- [DATA SEGMENT]:

* begin *

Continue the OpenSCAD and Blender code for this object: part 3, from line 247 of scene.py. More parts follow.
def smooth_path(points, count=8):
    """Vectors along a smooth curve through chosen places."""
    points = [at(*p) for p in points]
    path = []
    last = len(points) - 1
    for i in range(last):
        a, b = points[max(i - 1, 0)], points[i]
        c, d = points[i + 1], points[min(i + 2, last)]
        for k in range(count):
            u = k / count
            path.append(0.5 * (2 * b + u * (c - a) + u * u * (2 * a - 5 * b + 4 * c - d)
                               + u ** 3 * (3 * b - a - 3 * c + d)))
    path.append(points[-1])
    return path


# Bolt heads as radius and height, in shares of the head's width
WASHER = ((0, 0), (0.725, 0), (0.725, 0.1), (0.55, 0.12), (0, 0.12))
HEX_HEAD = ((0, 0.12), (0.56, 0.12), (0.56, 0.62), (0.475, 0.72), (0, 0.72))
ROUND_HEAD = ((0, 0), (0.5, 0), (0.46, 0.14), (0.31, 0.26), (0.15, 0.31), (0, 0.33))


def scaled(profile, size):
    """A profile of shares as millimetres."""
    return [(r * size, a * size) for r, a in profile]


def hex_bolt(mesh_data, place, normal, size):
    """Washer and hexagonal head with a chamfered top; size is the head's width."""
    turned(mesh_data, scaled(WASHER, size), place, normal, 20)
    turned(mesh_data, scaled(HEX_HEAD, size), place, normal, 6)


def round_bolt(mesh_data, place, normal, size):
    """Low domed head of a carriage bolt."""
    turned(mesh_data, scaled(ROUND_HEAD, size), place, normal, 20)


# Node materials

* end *

Print the material above once more, exactly.

- [REPLY]:
Continue the OpenSCAD and Blender code for this object: part 3, from line 247 of scene.py. More parts follow.
def smooth_path(points, count=8):
    """Vectors along a smooth curve through chosen places."""
    points = [at(*p) for p in points]
    path = []
    last = len(points) - 1
    for i in range(last):
        a, b = points[max(i - 1, 0)], points[i]
        c, d = points[i + 1], points[min(i + 2, last)]
        for k in range(count):
            u = k / count
            path.append(0.5 * (2 * b + u * (c - a) + u * u * (2 * a - 5 * b + 4 * c - d)
                               + u ** 3 * (3 * b - a - 3 * c + d)))
    path.append(points[-1])
    return path


# Bolt heads as radius and height, in shares of the head's width
WASHER = ((0, 0), (0.725, 0), (0.725, 0.1), (0.55, 0.12), (0, 0.12))
HEX_HEAD = ((0, 0.12), (0.56, 0.12), (0.56, 0.62), (0.475, 0.72), (0, 0.72))
ROUND_HEAD = ((0, 0), (0.5, 0), (0.46, 0.14), (0.31, 0.26), (0.15, 0.31), (0, 0.33))


def scaled(profile, size):
    """A profile of shares as millimetres."""
    return [(r * size, a * size) for r, a in profile]


def hex_bolt(mesh_data, place, normal, size):
    """Washer and hexagonal head with a chamfered top; size is the head's width."""
    turned(mesh_data, scaled(WASHER, size), place, normal, 20)
    turned(mesh_data, scaled(HEX_HEAD, size), place, normal, 6)


def round_bolt(mesh_data, place, normal, size):
    """Low domed head of a carriage bolt."""
    turned(mesh_data, scaled(ROUND_HEAD, size), place, normal, 20)


# Node materials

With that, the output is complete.